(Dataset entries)
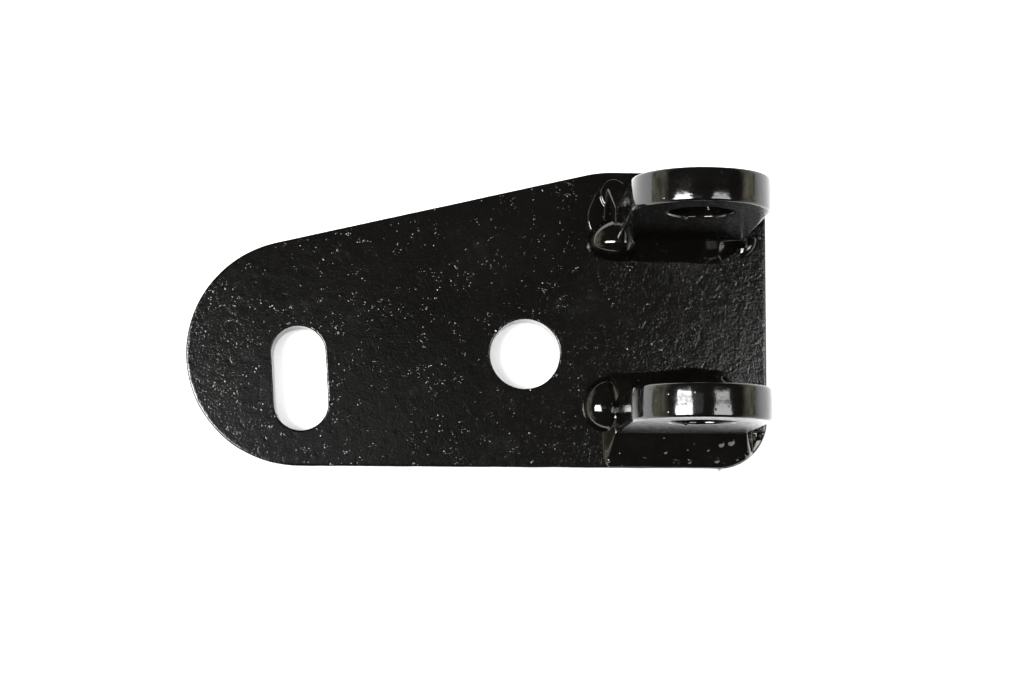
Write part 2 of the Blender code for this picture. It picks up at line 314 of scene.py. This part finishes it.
def slab(loops, thick, edges_top, edges_low, spacing, seed, crown=0.0):
    """Closed slab with rounded edges, one top and one bottom edge radius for each loop.

    loops are functions of inset; the first is the outside. Its walls are rings of quads, and each
    face is filled with triangles through a jittered grid about spacing apart.
    """
    verts = []
    faces = []
    starts = []
    first_inset = []
    last_inset = []
    for k, loop in enumerate(loops):
        profile = edge_profile(thick, edges_top[k], edges_low[k], crown if k == 0 else 0.0)
        first_inset.append(profile[0][0])
        last_inset.append(profile[-1][0])
        rings = []
        for inset, height in profile:
            pts = loop(inset)
            rings.append(len(verts))
            verts.extend((x, y, height) for x, y in pts)
        count = len(loop(0.0))
        starts.append((rings[0], rings[-1], count))
        for a, b in zip(rings, rings[1:]):
            for i in range(count):
                j = (i + 1) % count
                quad = (a + i, b + i, b + j, a + j)
                faces.append(quad if k == 0 else quad[::-1])
    outer = loops[0](first_inset[0])
    low = outer.min(0)
    high = outer.max(0)
    rng = np.random.default_rng(seed)
    xs = np.arange(low[0], high[0], spacing)
    ys = np.arange(low[1], high[1], spacing * 0.866)
    gx, gy = np.meshgrid(xs, ys)
    gx = gx + (np.arange(len(ys)) % 2)[:, None] * spacing / 2
    grid = np.stack([gx.ravel(), gy.ravel()], 1)
    grid += rng.uniform(-0.12, 0.12, grid.shape) * spacing
    keep = inside(grid, loops[0](max(first_inset[0], last_inset[0]) + spacing * 0.7))
    for loop, edge in zip(loops[1:], edges_top[1:]):
        keep &= ~inside(grid, loop(edge + spacing * 0.7))
    grid = grid[keep]
    for side in (0, 1):
        radii = first_inset if side == 0 else last_inset
        rims = [loop(edge) for loop, edge in zip(loops, radii)]
        flat = np.concatenate(rims + [grid])
        index = []
        for first, last, count in starts:
            start = first if side == 0 else last
            index.extend(range(start, start + count))
        height = thick if side == 0 else 0.0
        index.extend(range(len(verts), len(verts) + len(grid)))
        verts.extend((x, y, height) for x, y in grid)
        edges = []
        base = 0
        for rim in rims:
            edges.extend((base + i, base + (i + 1) % len(rim)) for i in range(len(rim)))
            base += len(rim)
        got = delaunay_2d_cdt([Vector(p) for p in flat], edges, [], 0, 1e-7)
        back = [o[0] if o else -1 for o in got[3]]
        tris = np.array([[back[i] for i in t] for t in got[2]])
        tris = tris[(tris >= 0).all(1)]
        mid = flat[tris].mean(1)
        good = inside(mid, rims[0])
        for rim in rims[1:]:
            good &= ~inside(mid, rim)
        a, b, c = flat[tris[:, 0]], flat[tris[:, 1]], flat[tris[:, 2]]
        ab, ac = b - a, c - a
        area = ab[:, 0] * ac[:, 1] - ab[:, 1] * ac[:, 0]
        for t, ok, s in zip(tris, good, area):
            if not ok or abs(s) < 1e-9:
                continue
            t = [index[i] for i in t]
            if (s < 0) != (side == 1):
                t.reverse()
            faces.append(tuple(t))
    return np.array(verts, float), faces


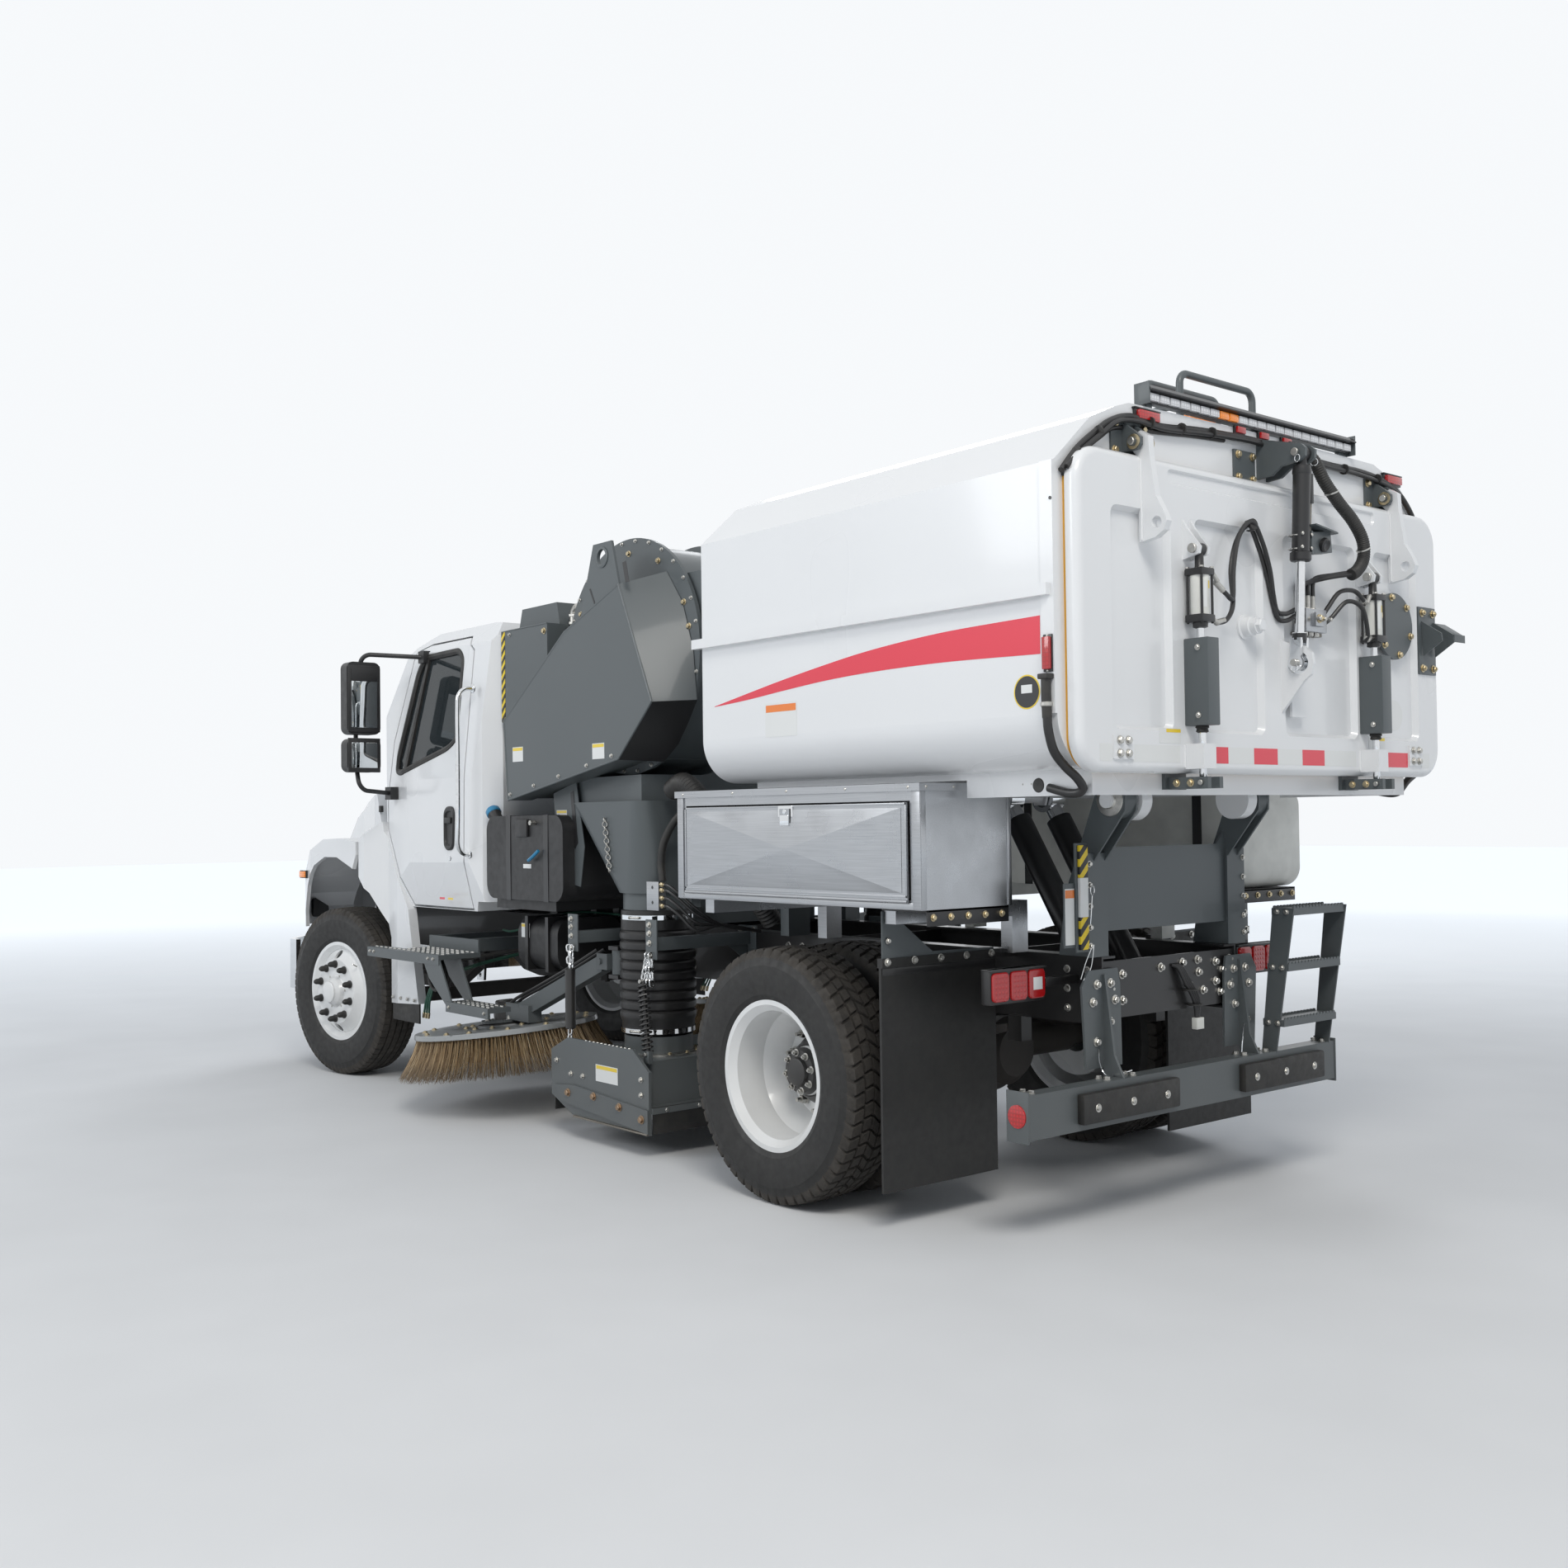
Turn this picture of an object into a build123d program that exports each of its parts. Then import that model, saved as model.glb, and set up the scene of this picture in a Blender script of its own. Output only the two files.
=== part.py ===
from build123d import *

import math
import os

os.makedirs("parts", exist_ok=True)

# Street sweeper truck: a conventional-cab chassis with an air-sweeping body.
# Millimetres. +X forward, +Y to the driver's left, +Z up, ground at Z = 0.
# The origin is on the ground below the middle of the whole truck.

# ---------------------------------------------------------------- chassis
rear_axle_x = -1834.0
wheelbase = 4400.0
wheel_z = 515.0
tyre_radius = 515.0
tyre_width = 272.0
bead_radius = 292.0
rim_width = 232.0
frame_half_width = 430.0
frame_bottom_z = 745.0
frame_top_z = 1005.0
frame_flange = 80.0
frame_wall = 9.0
frame_rear = -1070.0
frame_front = 5090.0
crossmember_stations = (-1060, -380, 640, 1600, 2400, 3150, 4990)
cab_mount_stations = (2900, 3850)
front_rim_plane_y = 1128.0
rear_rim_plane_y = 1190.0
twin_spacing = 330.0
kingpin_y = 872.0
steer_rest = 9.0
kingpin_radius = 18.0
spring_y = 430.0
spring_half = 615.0
front_disc_root = -34.0
front_disc_face = 22.0
twin_disc_root = -165.0
twin_disc_face = -269.0
hanger_stations = (1110.0, 1800.0)
bumper_rear = -1180.0
bumper_half_width = 977.0

# ---------------------------------------------------------------- cab
cab_rear = 2620.0
cab_floor_z = 1060.0
cab_skin = 45.0
door_gap = 12.0
glass_thickness = 6.0
hood_skin = 25.0
hood_hinge_x = 5375.0
hood_hinge_z = 880.0
mirror_y = 1300.0
hood_pin_radius = 12.0
tow_eye_x = 5340.0
tow_eye_z = 440.0
tow_eye_radius = 20.0

# ---------------------------------------------------------------- sweeping body
fan_x = 1430.0
fan_z = 2345.0
fan_radius = 540.0
lifting_eye_x = 1350.0
lifting_eye_z = 2800.0
lifting_eye_radius = 38.0
hopper_rear = -1500.0
hopper_front = 430.0
hopper_wall = 8.0
collar_rear = -1525.0
skirt_rear = -1510.0
tilt_x = -1150.0
tilt_z = 1600.0
tilt_pin_radius = 30.0
door_face = -1540.0
door_thickness = 52.0
door_half_width = 1155.0
door_bottom_z = 1685.0
door_top_z = 2772.0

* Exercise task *
Return all of the data word for word.

* Solution *
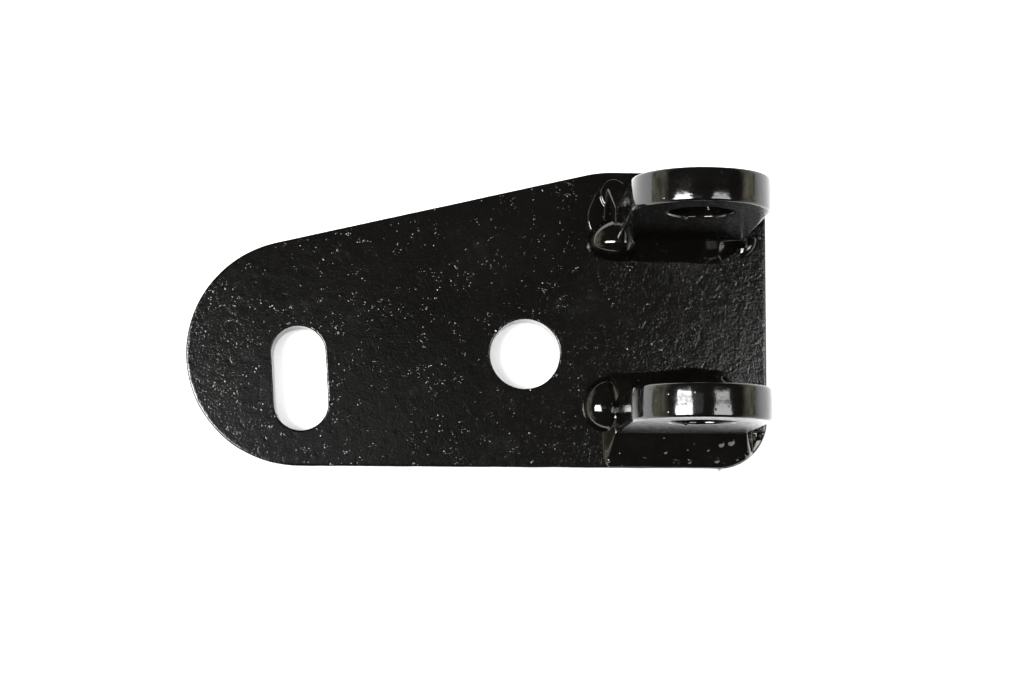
Write part 2 of the Blender code for this picture. It picks up at line 314 of scene.py. This part finishes it.
def slab(loops, thick, edges_top, edges_low, spacing, seed, crown=0.0):
    """Closed slab with rounded edges, one top and one bottom edge radius for each loop.

    loops are functions of inset; the first is the outside. Its walls are rings of quads, and each
    face is filled with triangles through a jittered grid about spacing apart.
    """
    verts = []
    faces = []
    starts = []
    first_inset = []
    last_inset = []
    for k, loop in enumerate(loops):
        profile = edge_profile(thick, edges_top[k], edges_low[k], crown if k == 0 else 0.0)
        first_inset.append(profile[0][0])
        last_inset.append(profile[-1][0])
        rings = []
        for inset, height in profile:
            pts = loop(inset)
            rings.append(len(verts))
            verts.extend((x, y, height) for x, y in pts)
        count = len(loop(0.0))
        starts.append((rings[0], rings[-1], count))
        for a, b in zip(rings, rings[1:]):
            for i in range(count):
                j = (i + 1) % count
                quad = (a + i, b + i, b + j, a + j)
                faces.append(quad if k == 0 else quad[::-1])
    outer = loops[0](first_inset[0])
    low = outer.min(0)
    high = outer.max(0)
    rng = np.random.default_rng(seed)
    xs = np.arange(low[0], high[0], spacing)
    ys = np.arange(low[1], high[1], spacing * 0.866)
    gx, gy = np.meshgrid(xs, ys)
    gx = gx + (np.arange(len(ys)) % 2)[:, None] * spacing / 2
    grid = np.stack([gx.ravel(), gy.ravel()], 1)
    grid += rng.uniform(-0.12, 0.12, grid.shape) * spacing
    keep = inside(grid, loops[0](max(first_inset[0], last_inset[0]) + spacing * 0.7))
    for loop, edge in zip(loops[1:], edges_top[1:]):
        keep &= ~inside(grid, loop(edge + spacing * 0.7))
    grid = grid[keep]
    for side in (0, 1):
        radii = first_inset if side == 0 else last_inset
        rims = [loop(edge) for loop, edge in zip(loops, radii)]
        flat = np.concatenate(rims + [grid])
        index = []
        for first, last, count in starts:
            start = first if side == 0 else last
            index.extend(range(start, start + count))
        height = thick if side == 0 else 0.0
        index.extend(range(len(verts), len(verts) + len(grid)))
        verts.extend((x, y, height) for x, y in grid)
        edges = []
        base = 0
        for rim in rims:
            edges.extend((base + i, base + (i + 1) % len(rim)) for i in range(len(rim)))
            base += len(rim)
        got = delaunay_2d_cdt([Vector(p) for p in flat], edges, [], 0, 1e-7)
        back = [o[0] if o else -1 for o in got[3]]
        tris = np.array([[back[i] for i in t] for t in got[2]])
        tris = tris[(tris >= 0).all(1)]
        mid = flat[tris].mean(1)
        good = inside(mid, rims[0])
        for rim in rims[1:]:
            good &= ~inside(mid, rim)
        a, b, c = flat[tris[:, 0]], flat[tris[:, 1]], flat[tris[:, 2]]
        ab, ac = b - a, c - a
        area = ab[:, 0] * ac[:, 1] - ab[:, 1] * ac[:, 0]
        for t, ok, s in zip(tris, good, area):
            if not ok or abs(s) < 1e-9:
                continue
            t = [index[i] for i in t]
            if (s < 0) != (side == 1):
                t.reverse()
            faces.append(tuple(t))
    return np.array(verts, float), faces


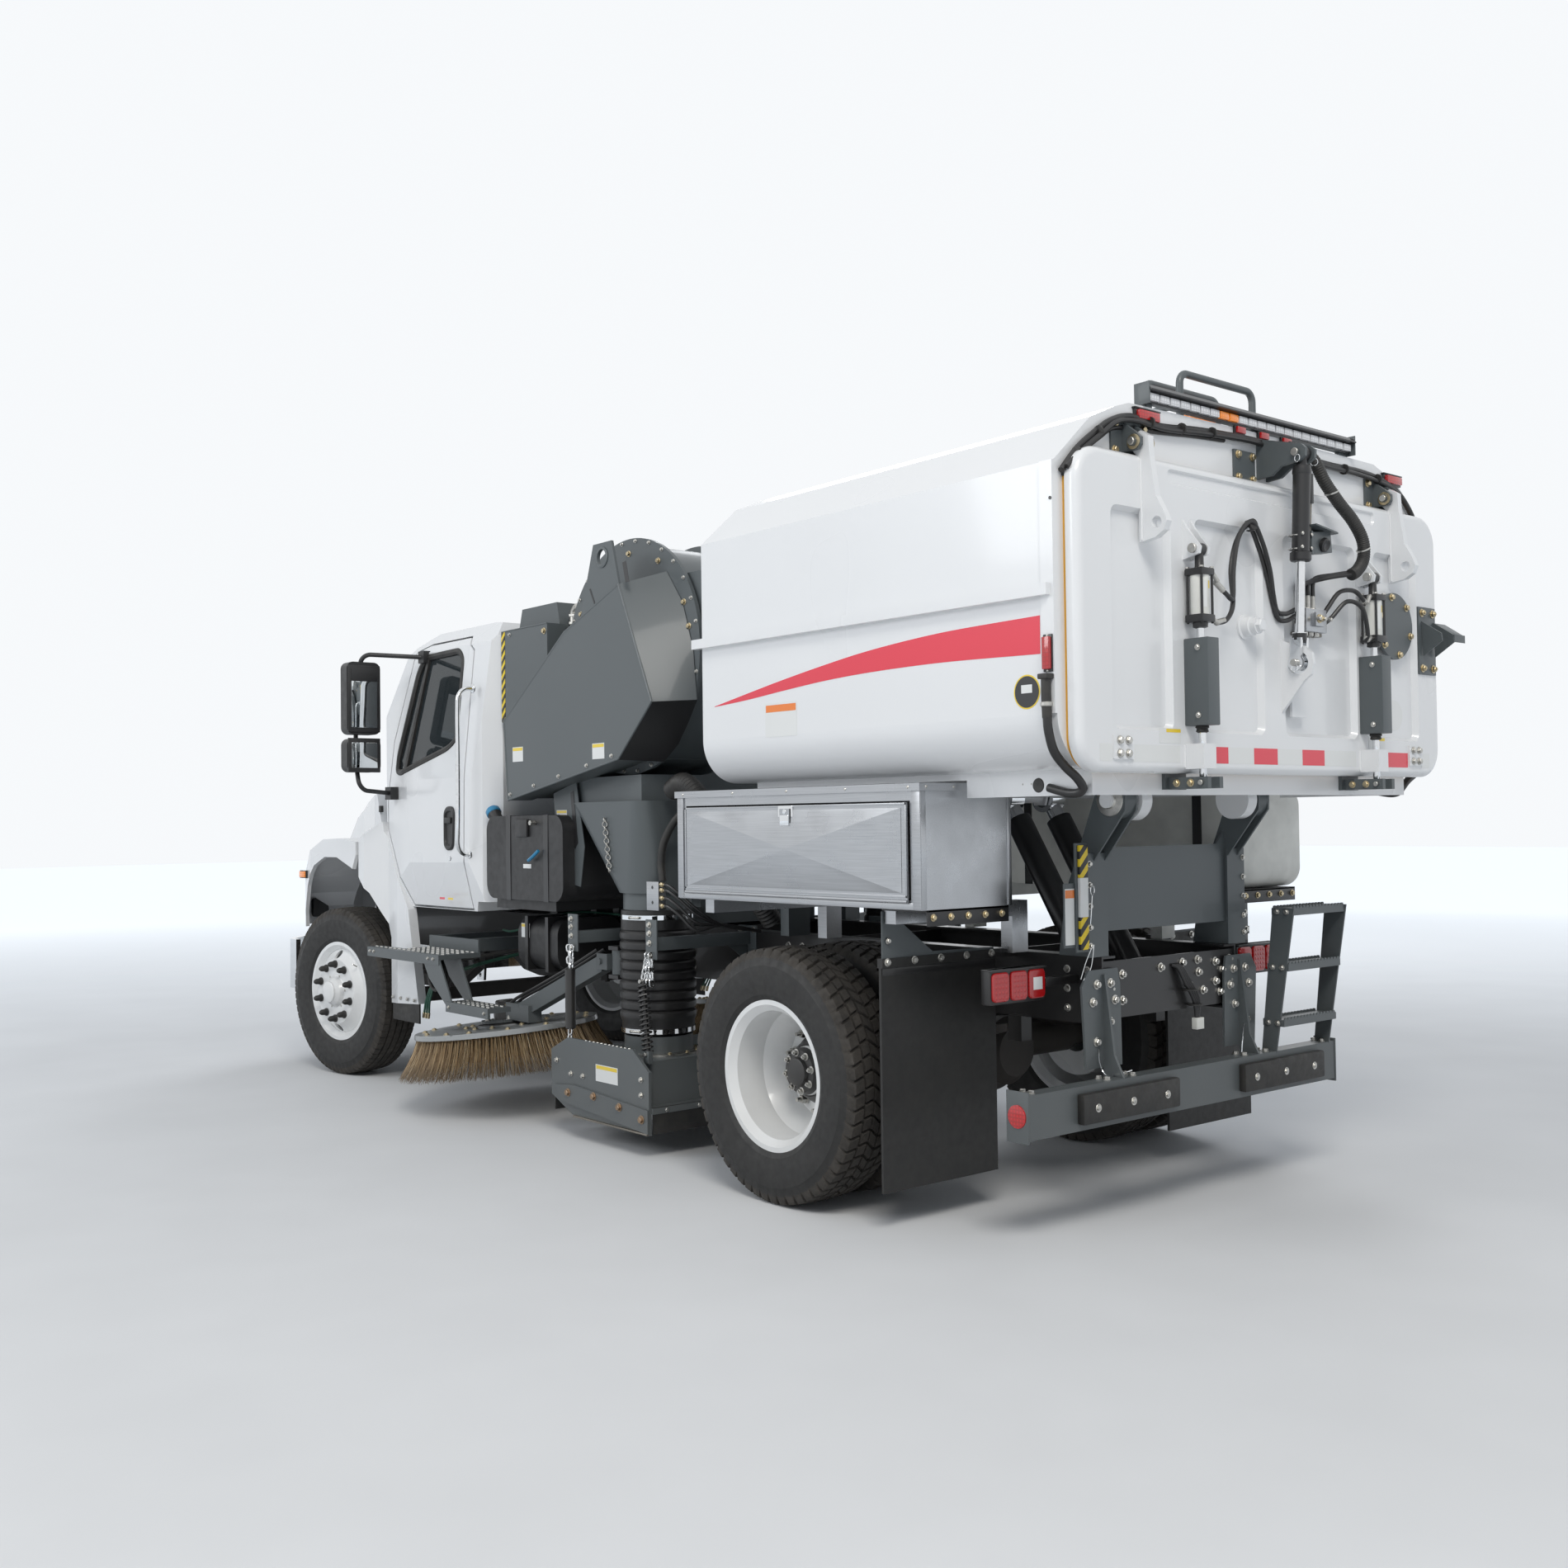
Turn this picture of an object into a build123d program that exports each of its parts. Then import that model, saved as model.glb, and set up the scene of this picture in a Blender script of its own. Output only the two files.
=== part.py ===
from build123d import *

import math
import os

os.makedirs("parts", exist_ok=True)

# Street sweeper truck: a conventional-cab chassis with an air-sweeping body.
# Millimetres. +X forward, +Y to the driver's left, +Z up, ground at Z = 0.
# The origin is on the ground below the middle of the whole truck.

# ---------------------------------------------------------------- chassis
rear_axle_x = -1834.0
wheelbase = 4400.0
wheel_z = 515.0
tyre_radius = 515.0
tyre_width = 272.0
bead_radius = 292.0
rim_width = 232.0
frame_half_width = 430.0
frame_bottom_z = 745.0
frame_top_z = 1005.0
frame_flange = 80.0
frame_wall = 9.0
frame_rear = -1070.0
frame_front = 5090.0
crossmember_stations = (-1060, -380, 640, 1600, 2400, 3150, 4990)
cab_mount_stations = (2900, 3850)
front_rim_plane_y = 1128.0
rear_rim_plane_y = 1190.0
twin_spacing = 330.0
kingpin_y = 872.0
steer_rest = 9.0
kingpin_radius = 18.0
spring_y = 430.0
spring_half = 615.0
front_disc_root = -34.0
front_disc_face = 22.0
twin_disc_root = -165.0
twin_disc_face = -269.0
hanger_stations = (1110.0, 1800.0)
bumper_rear = -1180.0
bumper_half_width = 977.0

# ---------------------------------------------------------------- cab
cab_rear = 2620.0
cab_floor_z = 1060.0
cab_skin = 45.0
door_gap = 12.0
glass_thickness = 6.0
hood_skin = 25.0
hood_hinge_x = 5375.0
hood_hinge_z = 880.0
mirror_y = 1300.0
hood_pin_radius = 12.0
tow_eye_x = 5340.0
tow_eye_z = 440.0
tow_eye_radius = 20.0

# ---------------------------------------------------------------- sweeping body
fan_x = 1430.0
fan_z = 2345.0
fan_radius = 540.0
lifting_eye_x = 1350.0
lifting_eye_z = 2800.0
lifting_eye_radius = 38.0
hopper_rear = -1500.0
hopper_front = 430.0
hopper_wall = 8.0
collar_rear = -1525.0
skirt_rear = -1510.0
tilt_x = -1150.0
tilt_z = 1600.0
tilt_pin_radius = 30.0
door_face = -1540.0
door_thickness = 52.0
door_half_width = 1155.0
door_bottom_z = 1685.0
door_top_z = 2772.0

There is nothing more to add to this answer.